Information shown ▸
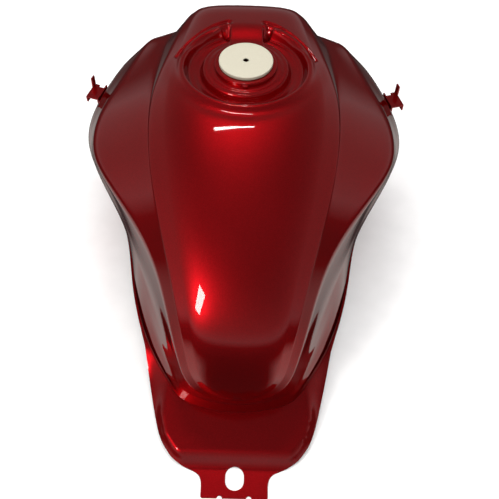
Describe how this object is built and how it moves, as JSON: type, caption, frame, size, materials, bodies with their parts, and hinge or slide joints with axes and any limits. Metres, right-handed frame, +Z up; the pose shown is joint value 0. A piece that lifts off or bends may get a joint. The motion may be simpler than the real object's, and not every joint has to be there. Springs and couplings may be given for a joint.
{
  "type": "fuel tank",
  "caption": "Motorcycle fuel tank: pressed steel shell over a tunnelled underside pan, with filler neck and plug, hooks, fuel tap and level sender.",
  "frame": {"origin": "centre of the footprint, on the plane the tank stands on", "axes": "+Y forward (steering head end), +X to the rider's right, +Z up"},
  "size_m": [0.4406, 0.5824, 0.2764],
  "materials": {
    "candy_red": "gloss candy metallic",
    "steel": "zinc plated",
    "alloy": "die cast",
    "cream_plastic": "matt",
    "white_plastic": "matt",
    "black_plastic": "satin",
    "rubber": "matt",
    "brass": "drawn"
  },
  "bodies": {
    "tank": {"outer_shell": "candy_red", "underside_pan": "candy_red", "filler_neck": "candy_red", "drain_tube": "steel", "slosh_baffle": "steel", "front_bracket_left": "steel", "shroud_hook_left": "candy_red", "front_bracket_right": "steel", "shroud_hook_right": "candy_red", "tap_flange": "steel", "tap_gasket": "rubber", "tap_body": "alloy", "tap_bolt_front": "steel", "tap_bolt_rear": "steel", "tap_strainer": "white_plastic", "tap_lever_plate": "steel", "tap_screw_front": "steel", "tap_screw_rear": "steel", "sender_ring": "steel", "sender_gasket": "rubber", "sender_body": "alloy", "sender_screw_1": "steel", "sender_screw_2": "steel", "sender_screw_3": "steel", "sender_screw_4": "steel"},
    "plug": {"filler_plug": "cream_plastic"},
    "lever": {"tap_lever": "black_plastic"},
    "level_arm": {"float_arm": "brass", "float": "white_plastic"}
  },
  "joints": [
    {"name": "plug_lift", "type": "slide", "parent": "tank", "child": "plug", "axis": [0, 0, 1], "range_m": [0, 0.06]},
    {"name": "tap_turn", "type": "hinge", "parent": "tank", "child": "lever", "pos_m": [-0.102, -0.01515, 0.0155], "axis": [1, 0, 0], "range_deg": [0, 180]},
    {"name": "float_swing", "type": "hinge", "parent": "tank", "child": "level_arm", "pos_m": [0.092, -0.03015, 0.066], "axis": [1, 0, 0], "range_deg": [0, 58]}
  ]
}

Problem to work on ▸
Please repeat the listing above in full and exactly.

Response for this exercise ▸
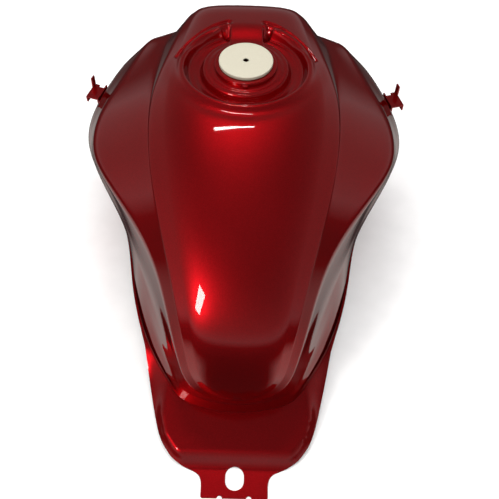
Describe how this object is built and how it moves, as JSON: type, caption, frame, size, materials, bodies with their parts, and hinge or slide joints with axes and any limits. Metres, right-handed frame, +Z up; the pose shown is joint value 0. A piece that lifts off or bends may get a joint. The motion may be simpler than the real object's, and not every joint has to be there. Springs and couplings may be given for a joint.
{
  "type": "fuel tank",
  "caption": "Motorcycle fuel tank: pressed steel shell over a tunnelled underside pan, with filler neck and plug, hooks, fuel tap and level sender.",
  "frame": {"origin": "centre of the footprint, on the plane the tank stands on", "axes": "+Y forward (steering head end), +X to the rider's right, +Z up"},
  "size_m": [0.4406, 0.5824, 0.2764],
  "materials": {
    "candy_red": "gloss candy metallic",
    "steel": "zinc plated",
    "alloy": "die cast",
    "cream_plastic": "matt",
    "white_plastic": "matt",
    "black_plastic": "satin",
    "rubber": "matt",
    "brass": "drawn"
  },
  "bodies": {
    "tank": {"outer_shell": "candy_red", "underside_pan": "candy_red", "filler_neck": "candy_red", "drain_tube": "steel", "slosh_baffle": "steel", "front_bracket_left": "steel", "shroud_hook_left": "candy_red", "front_bracket_right": "steel", "shroud_hook_right": "candy_red", "tap_flange": "steel", "tap_gasket": "rubber", "tap_body": "alloy", "tap_bolt_front": "steel", "tap_bolt_rear": "steel", "tap_strainer": "white_plastic", "tap_lever_plate": "steel", "tap_screw_front": "steel", "tap_screw_rear": "steel", "sender_ring": "steel", "sender_gasket": "rubber", "sender_body": "alloy", "sender_screw_1": "steel", "sender_screw_2": "steel", "sender_screw_3": "steel", "sender_screw_4": "steel"},
    "plug": {"filler_plug": "cream_plastic"},
    "lever": {"tap_lever": "black_plastic"},
    "level_arm": {"float_arm": "brass", "float": "white_plastic"}
  },
  "joints": [
    {"name": "plug_lift", "type": "slide", "parent": "tank", "child": "plug", "axis": [0, 0, 1], "range_m": [0, 0.06]},
    {"name": "tap_turn", "type": "hinge", "parent": "tank", "child": "lever", "pos_m": [-0.102, -0.01515, 0.0155], "axis": [1, 0, 0], "range_deg": [0, 180]},
    {"name": "float_swing", "type": "hinge", "parent": "tank", "child": "level_arm", "pos_m": [0.092, -0.03015, 0.066], "axis": [1, 0, 0], "range_deg": [0, 58]}
  ]
}